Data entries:
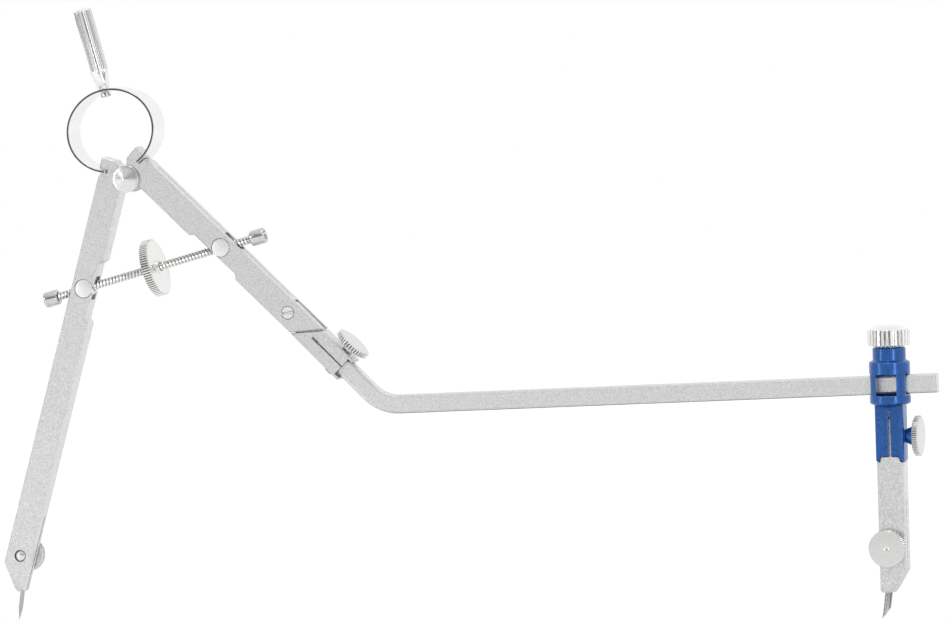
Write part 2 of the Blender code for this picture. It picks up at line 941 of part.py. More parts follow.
def add_tenon(target, parent, neck, screw_up):
    """Forked tenon above a piece whose top is at the place's zero. The fork clears the screw."""
    top = neck + tenon_length
    overlap = overrun / 2
    height = top - neck + overlap
    block_middle = (0, 0, neck - overlap + height / 2)
    join(target, block(tenon_width, tenon_depth, height, block_middle), parent)
    slot_low = screw_up - pinch_screw_radius - clearance
    slot_height = top - slot_low + overrun
    slot = block(2 * tenon_width, fork_slot, slot_height, (0, 0, slot_low + slot_height / 2))
    cut(target, slot, parent)


# Lead clamp


def make_clamp_body(parent, bar_turn):
    """Blue sleeve on the bar with the pinch socket for the lead holder below it."""
    ring = clamp_ring_radius
    edge = clamp_ring_edge
    low = -clamp_ring_bottom
    profile = (
        (clamp_cone_end, low - clamp_cone_length),
        (ring - edge, low),
        (ring, low + edge),
        (ring, clamp_neck_bottom - 2 * edge),
        (clamp_neck_radius, clamp_neck_bottom),
        (clamp_neck_radius, clamp_neck_top - edge),
        (clamp_neck_radius - edge, clamp_neck_top),
    )
    body = piece("clamp_body", turned(profile, disc_steps), parent, blue("clamp_blue"))
    fork_top = low + clamp_low_ring / 2
    fork_size = (fork_width, fork_thickness, fork_end + fork_top)
    fork = block(*fork_size, (0, 0, (fork_top - fork_end) / 2), fork_edge)
    join(body, fork, parent)
    for side in (-1, 1):
        middle = (side * (clamp_flat_reach + ring), 0, 0)
        cut(body, block(2 * ring, 4 * ring, 2 * clamp_half_flat, middle), parent)
    boss = rod(boss_radius, 0, fork_width / 2 + boss_length, "X")
    level = -fork_end + fork_screw_up
    bmesh.ops.translate(boss, vec=(0, 0, level), verts=boss.verts)
    join(body, boss, parent)
    stem_bore = clamp_screw_radius + clearance
    cut(body, rod(stem_bore, 0, clamp_neck_top + overrun), parent)
    opening = bar_height + 2 * clearance
    cut(body, block(window_width, 4 * ring, opening), parent)
    slot = block(4 * ring, bar_depth + 2 * clearance, opening)
    cut(body, slot, bar_turn)
    recess = arched(recess_width, -fork_end - overrun, -fork_end + lug_length, recess_corner)
    slit = (fork_slit_width, fork_slit_mouth, fork_slit_rise)
    socket_cuts(body, parent, recess, -fork_end, *slit)
    hole = rod(pinch_screw_radius + clearance, -fork_width, 2 * fork_width, "X")
    bmesh.ops.translate(hole, vec=(0, 0, level), verts=hole.verts)
    cut(body, hole, parent)


def make_clamp_screw(parent):
    """Large knurled screw that presses on the bar from above."""
    start = clamp_neck_top + clearance
    top = start + clamp_head_height
    radius = clamp_head_radius
    notch = clamp_tooth_depth
    rings = (
        (radius - head_chamfer - notch, start),
        (radius, start + head_chamfer, notch),
        (radius, top - clamp_head_chamfer, notch),
        (radius - 2 * clamp_head_chamfer, top),
    )
    shape = turned(rings, 2 * clamp_head_teeth)
    screw = piece("clamp_screw", shape, parent, satin("clamp_screw_nickel"))
    foot = bar_height / 2 + 2 * clearance
    join(screw, rod(clamp_screw_radius, foot, start + clamp_head_height / 2), parent)


def make_fork_screw(parent):
    """Knurled screw that pinches the fork. Its place is on its axis."""
    start = fork_width / 2 + boss_length + clearance
    stem = (
        (pinch_screw_radius, -fork_width / 2),
        (pinch_screw_radius, start),
        (pinch_neck_radius, start),
        (pinch_neck_radius, start + fork_head_thickness / 2),
    )
    head = (fork_head_radius, start, fork_head_thickness, fork_head_teeth)
    knurled_screw("fork_screw", parent, satin("fork_screw_nickel"), head, stem, "X")


def make_lead_holder(parent, end):
    """Flat holder with a tab and tenon above, and a sawn jaw for the lead at its lower end."""
    half = holder_width / 2
    jaw = holder_jaw_share * end
    tab_width = recess_width - 2 * close_fit
    tab_top = lug_length - close_fit
    corner = half - holder_tip_width
    outline = [
        (-half, -close_fit),
        (-half, -end + corner_lip),
        (-half + corner_lip, -end),
        (-corner - corner_lip, -end),
        (-corner, -end + corner_lip),
        (half, -end + holder_taper),
        (half, -close_fit),
        *arched(tab_width, -close_fit, tab_top, recess_corner),
    ]
    shape = prism(outline, holder_thickness, edge_chamfer)
    holder = piece("lead_holder", shape, parent, satin("holder_nickel"))
    add_tenon(holder, parent, tab_top, fork_screw_up)
    saw_middle = (0, -holder_jaw_offset, -end + (jaw - overrun) / 2)
    cut(holder, block(2 * holder_width, jaw_slot, jaw + overrun, saw_middle), parent)
    hole = rod(holder_screw_radius + clearance, -holder_width, holder_width, "Y")
    level = (holder_screw_share - 1) * end
    bmesh.ops.translate(hole, vec=(-holder_screw_across, 0, level), verts=hole.verts)
    cut(holder, hole, parent)
    length = end + tab_top + tenon_length + leg_width
    cone_tip(holder, parent, -lead_exit_across, -end, holder_cone_radius, length)
    return holder


def make_lead_screw(parent):
    """Knurled screw on the front of the holder, through to its back."""
    half = holder_thickness / 2
    start = half + needle_head_gap
    stem = (
        (holder_screw_radius, -start - holder_head_thickness / 2),
        (holder_screw_radius, half - edge_chamfer),
        (holder_screw_radius - edge_chamfer, half),
    )
    head = (holder_head_radius, start, holder_head_thickness, holder_head_teeth, "Y", -1)
    screw = piece("lead_screw", knurled_head(*head), parent, satin("lead_screw_nickel"))
    join(screw, turned(stem, pin_steps, "Y"), parent)
    face = -start - holder_head_thickness
    cut(screw, rod(dimple_radius, face - overrun, face + head_dome, "Y"), parent)


def make_lead(parent, holder, reach, inside):
    """Lead with its chisel point, and the hole in the holder. Its place is where it leaves."""
    shape = rod(lead_radius, -reach, inside, "Z")
    for corner in shape.verts:
        if corner.co.z < 0:
            corner.co.z += lead_bevel * (corner.co.x + lead_radius) / (2 * lead_radius)
    piece("lead", shape, parent, graphite("lead_graphite"))
    cut(holder, rod(lead_radius + clearance, -overrun, inside + clearance), parent)


def build():
    clear_scene()
    head = place(
        "head_place",
        None,
        grip_height * math.sin(head_lean),
        -grip_height * math.cos(head_lean),
        turn=-head_lean,
    )
    left = place("left_leg_place", head, turn=half_opening)
    right = place("right_leg_place", head, turn=-half_opening)
    left_nut = place("left_nut_place", head, -nut_side, -nut_drop)
    right_nut = place("right_nut_place", head, nut_side, -nut_drop)
    spindle = place("spindle_place", head, 0, -nut_drop)
    knee = place("knee_place", right, leg_middle, -knee_along, turn=knee_fold_at_rest)

    make_handle(head)
    make_handle_screw(head)
    make_ring_spring(head)
    make_pivot(head)
    make_left_leg(left, head)
    make_right_leg(right, head, knee)
    make_leg_nut("left_spindle_nut", left_nut)
    make_leg_nut("right_spindle_nut", right_nut)
    make_spindle(spindle)
    make_adjusting_wheel(spindle)
    make_spindle_cap("left_spindle_cap", spindle, -1)
    make_spindle_cap("right_spindle_cap", spindle, 1)

    end = left_leg_length
    needle = place(
        "needle_place", left, -needle_exit_across, -end, jaw_offset, turn=-needle_tilt
    )
    make_needle(needle, bpy.data.objects["left_leg"])
    needle_screw = place(
        "needle_screw_place", left, -leg_middle + needle_screw_inset, -end + needle_screw_up
    )
    make_needle_screw(needle_screw)

    make_knee_screw(knee)
    make_knee_socket(knee)
    socket_screw = place("socket_screw_place", knee, 0, -knee_socket_end + socket_screw_up)
    make_socket_screw(socket_screw)

    knee_lean = head_lean + half_opening - knee_fold_at_rest
    bend = math.pi / 2 + bar_rise - knee_lean
    bar = place("bar_place", knee, 0, -knee_socket_end)
    make_extension_bar(bar, bend)
    clamp = place(
        "clamp_place",
        bar,
        clamp_along_bar * math.sin(bend),
        -bar_knee_side - clamp_along_bar * math.cos(bend),
        turn=knee_lean,
    )
    along_bar = place("bar_slot_place", clamp, turn=-bar_rise)
    make_clamp_body(clamp, along_bar)
    make_clamp_screw(clamp)
    make_fork_screw(place("fork_screw_place", clamp, 0, -fork_end + fork_screw_up))

    holder_place = place("holder_place", clamp, 0, -fork_end)
    bpy.context.view_layer.update()
    needle_point = needle.matrix_world @ Vector((0, 0, -needle_reach))
    fork_height = holder_place.matrix_world.translation.z - needle_point.z
    holder_length = fork_height - lead_exit_height
    holder = make_lead_holder(holder_place, holder_length)
    lead_screw = place(
        "lead_screw_place",
        holder_place,
        -holder_screw_across,
        (holder_screw_share - 1) * holder_length,
    )
    make_lead_screw(lead_screw)
    lead = place(
        "lead_place",
        holder_place,
        -lead_exit_across,
        -holder_length,
        -holder_jaw_offset,
        lead_tilt,
    )
    reach = (lead_exit_height + lead_radius * math.sin(lead_tilt)) / math.cos(lead_tilt)
    below_screw = holder_screw_share * holder_length - holder_screw_radius - lead_end_gap
    make_lead(lead, holder, reach, below_screw / math.cos(lead_tilt))


build()
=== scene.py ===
"""The look of a spring bow drawing compass with an extension bar.

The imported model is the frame. Lengths are in metres in the same frame as the model: the
compass stands in the XZ plane, its front faces -Y, and the origin is the middle of its handle.
"""

import math

import bmesh
import bpy
from mathutils import Matrix, Vector


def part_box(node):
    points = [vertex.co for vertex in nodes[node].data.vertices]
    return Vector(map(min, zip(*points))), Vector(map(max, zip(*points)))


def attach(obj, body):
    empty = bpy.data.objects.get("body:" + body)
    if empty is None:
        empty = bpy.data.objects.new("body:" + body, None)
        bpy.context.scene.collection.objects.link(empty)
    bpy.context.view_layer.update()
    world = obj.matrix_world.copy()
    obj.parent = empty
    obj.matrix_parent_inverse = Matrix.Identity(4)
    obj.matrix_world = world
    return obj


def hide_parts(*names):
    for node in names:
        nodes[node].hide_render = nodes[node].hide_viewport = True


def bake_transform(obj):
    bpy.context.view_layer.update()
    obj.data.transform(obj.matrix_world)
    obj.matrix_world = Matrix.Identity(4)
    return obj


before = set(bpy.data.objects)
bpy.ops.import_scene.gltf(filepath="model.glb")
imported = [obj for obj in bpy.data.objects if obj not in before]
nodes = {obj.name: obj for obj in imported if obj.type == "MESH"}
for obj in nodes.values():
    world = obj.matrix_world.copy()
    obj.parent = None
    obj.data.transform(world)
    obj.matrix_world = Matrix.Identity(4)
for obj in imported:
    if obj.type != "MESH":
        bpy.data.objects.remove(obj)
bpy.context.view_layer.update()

# Sizes, the same as the model's
clearance = 0.00025
head_lean = math.radians(14.7)
half_opening = math.radians(31.3)

ring_half_width = 0.01265
ring_half_height = 0.0114
ring_centre_height = 0.0140
ring_strip = 0.0006
ring_band = 0.0096
ring_end_offset = 0.0050
handle_length = 0.0230

leg_width = 0.0073
leg_thickness = 0.0054
leg_inner_offset = 0.0009
left_leg_length = 0.1206
needle_across = 0.00206
needle_depth = 0.0009
needle_tilt = math.radians(7.4)
needle_reach = 0.0084

spindle_length = 0.0675
spindle_bore = 0.0014
cap_length = 0.0041
nut_to_cap = 0.0086

knee_share = 0.49254
knee_fold = math.radians(0.9)
socket_end = 0.0228
bar_knee_side = 0.0138
bar_height = 0.0052
bar_depth = 0.0032
bar_bend = math.radians(46.4)
bar_rise = math.radians(1.5)

clamp_along_bar = 0.14335
clamp_half_flat = 0.0030
clamp_low_ring = 0.0021
clamp_top_ring = 0.0037
clamp_neck_length = 0.0034
clamp_screw_radius = 0.0018
fork_end = 0.0207
fork_width = 0.0078
fork_thickness = 0.0054
fork_screw_up = 0.0068
fork_boss_end = 0.0063
holder_thickness = 0.0054
lead_exit_height = 0.0072
lead_across = 0.0018
lead_depth = 0.0005
lead_tilt = math.radians(8.2)
lead_radius = 0.001

# Sizes that follow from them
ring_top = ring_centre_height + ring_half_height + ring_strip / 2
handle_foot = ring_top + clearance
grip_height = handle_foot + handle_length / 2
leg_middle = leg_inner_offset + leg_width / 2
nut_side = spindle_length / 2 - cap_length - nut_to_cap
nut_along = (nut_side - leg_middle * math.cos(half_opening)) / math.sin(half_opening)
nut_drop = nut_along * math.cos(half_opening) - leg_middle * math.sin(half_opening)
clamp_neck_bottom = clamp_half_flat + clamp_top_ring
clamp_neck_top = clamp_neck_bottom + clamp_neck_length


def place(parent, across=0.0, height=0.0, depth=0.0, turn=0.0):
    """A place on another one, turned about the Y axis."""
    return parent @ Matrix.Translation((across, depth, height)) @ Matrix.Rotation(turn, 4, "Y")


head = place(
    Matrix.Identity(4),
    grip_height * math.sin(head_lean),
    -grip_height * math.cos(head_lean),
    turn=-head_lean,
)
left_leg = place(head, turn=half_opening)
right_leg = place(head, turn=-half_opening)
spindle_place = place(head, 0, -nut_drop)
knee = place(right_leg, leg_middle, -knee_share * left_leg_length, turn=knee_fold)
bar_place = place(knee, 0, -socket_end)
clamp = place(
    bar_place,
    clamp_along_bar * math.sin(bar_bend),
    -bar_knee_side - clamp_along_bar * math.cos(bar_bend),
    turn=head_lean + half_opening - knee_fold,
)
fork_screw_place = place(clamp, 0, -fork_end + fork_screw_up)
holder = place(clamp, 0, -fork_end)
needle_place = place(left_leg, -needle_across, -left_leg_length, needle_depth, -needle_tilt)
needle_point = needle_place @ Vector((0, 0, -needle_reach))
holder_length = holder.translation.z - needle_point.z - lead_exit_height


# Node helpers


def grey(value):
    return (value, value, value)


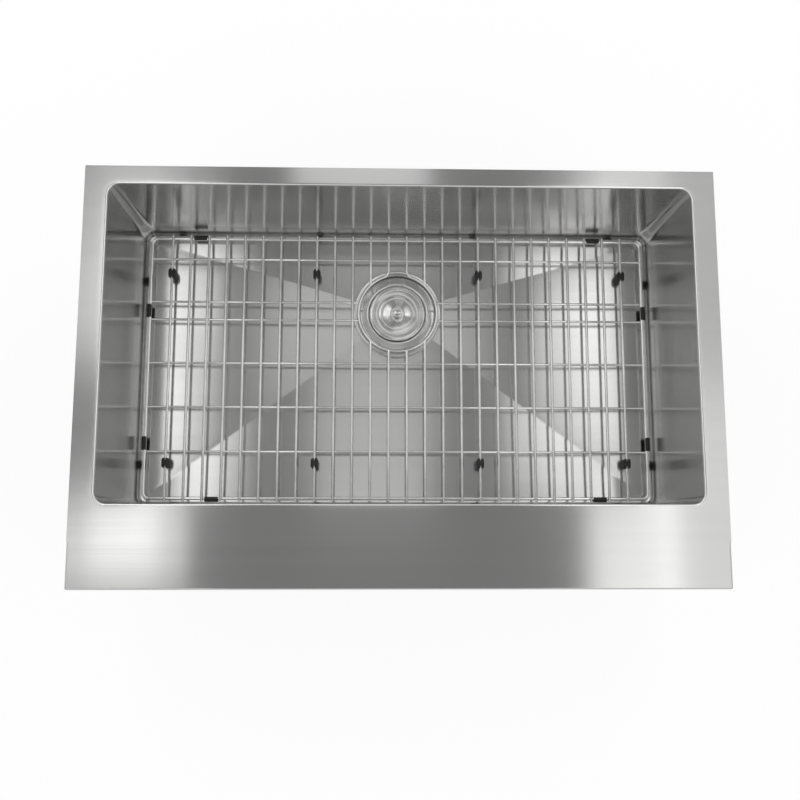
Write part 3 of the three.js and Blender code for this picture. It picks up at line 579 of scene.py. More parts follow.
def drain_reach(part):
    """Distance of a face's or vertex's middle from the upright line through the drain."""
    co = part.co if hasattr(part, "co") else part.calc_center_median()
    return math.hypot(co.x, co.y - DRAIN_Y)


start_edit(bowl, "EDGE")
for place, axis, cuts in ((BOWL_FRONT + COVE, 1, FRONT_CUTS), (BOWL_BACK - COVE, 1, BACK_CUTS),
                          (-BOWL_HALF + COVE, 0, SIDE_CUTS), (BOWL_HALF - COVE, 0, SIDE_CUTS)):
    found = pick(bowl, "EDGE", lambda edge: floor_edge(edge, place, axis))
    bpy.ops.mesh.subdivide(number_cuts=cuts)
    print("floor edge at", round(place / MM, 1), "found", found, "cuts", cuts)
pick(bowl, "FACE", floor_face)
bpy.ops.mesh.poke()
end_edit()
floor_points = [vert for vert in bowl.data.vertices if vert.co.z < FLOOR_ZONE]
middle = min(floor_points, key=lambda vert: (vert.co.xy - Vector((0, BOWL_MIDDLE_Y))).length)
middle.co = (0, DRAIN_Y, -WALL_DEPTH - FLOOR_FALL)
start_edit(bowl, "VERT")
pick(bowl, "VERT", lambda vert: drain_reach(vert) < LOOSE)
bpy.ops.mesh.bevel(offset=RECESS_TOP, segments=1, affect="VERTICES")
found = pick(bowl, "FACE", lambda face: floor_face(face) and drain_reach(face) < 10 * MM)
print("recess face:", found)
press_down(0, 1 * MM)
shrink = RECESS_LAND / RECESS_TOP
bpy.ops.transform.resize(value=(shrink, shrink, 0), center_override=(0, DRAIN_Y, LAND_Z))
bpy.ops.mesh.inset(thickness=RECESS_LAND - DRAIN_HOLE, use_even_offset=True)
bpy.ops.mesh.delete(type="FACE")
end_edit()
print("recess land at", round(min(v.co.z for v in bowl.data.vertices) / MM, 2))

# %% [markdown]
# A press never leaves a knife edge: both rims of the recess are rolled with a small bevel. Then
# the single skin gets the sheet's thickness on its outside.

# %% Roll the recess and give the sheet its thickness
RECESS_ROLL = 4.2 * MM
LAND_ROLL = 1.2 * MM
RING_PLAY = 0.4 * MM


def ring_edge(edge, radius):
    """True for a short edge of the recess that runs round the drain at that radius."""
    return edge.calc_length() < 20 * MM and all(
        abs(drain_reach(vert) - radius) < RING_PLAY and vert.co.z < FLOOR_ZONE
        for vert in edge.verts)


start_edit(bowl, "EDGE")
for radius, roll, segments in ((RECESS_TOP, RECESS_ROLL, 8), (RECESS_LAND, LAND_ROLL, 3)):
    pick(bowl, "EDGE", lambda edge: ring_edge(edge, radius))
    bpy.ops.mesh.bevel(offset=roll, segments=segments, affect="EDGES")
end_edit()
apply(bowl, "SOLIDIFY", thickness=SHEET, offset=-1, use_even_offset=True)
soften(bowl)
lay_grain(bowl)
dress(bowl, sheet_steel)
# The faces of the rim bend take the lighter steel: a painted highlight along the opening's edge.
bowl.data.materials.append(rim_highlight_steel)
for face in bowl.data.polygons:
    if -RIM_BEND < face.center.z < 0 and 0.02 < face.normal.z < 0.99:
        face.material_index = 1
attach(bowl, "sink")
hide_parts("bowl")
report_piece(bowl)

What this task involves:
Exactly those lines that run from the line with "before = set(bpy.data.objects)" through the line with "bpy.data.objects.remove(obj)" are to be reproduced; both end lines belong to the range.

Problem solution:
before = set(bpy.data.objects)
bpy.ops.import_scene.gltf(filepath="model.glb")
imported = [obj for obj in bpy.data.objects if obj not in before]
nodes = {obj.name: obj for obj in imported if obj.type == "MESH"}
for obj in nodes.values():
    world = obj.matrix_world.copy()
    obj.parent = None
    obj.data.transform(world)
    obj.matrix_world = Matrix.Identity(4)
for obj in imported:
    if obj.type != "MESH":
        bpy.data.objects.remove(obj)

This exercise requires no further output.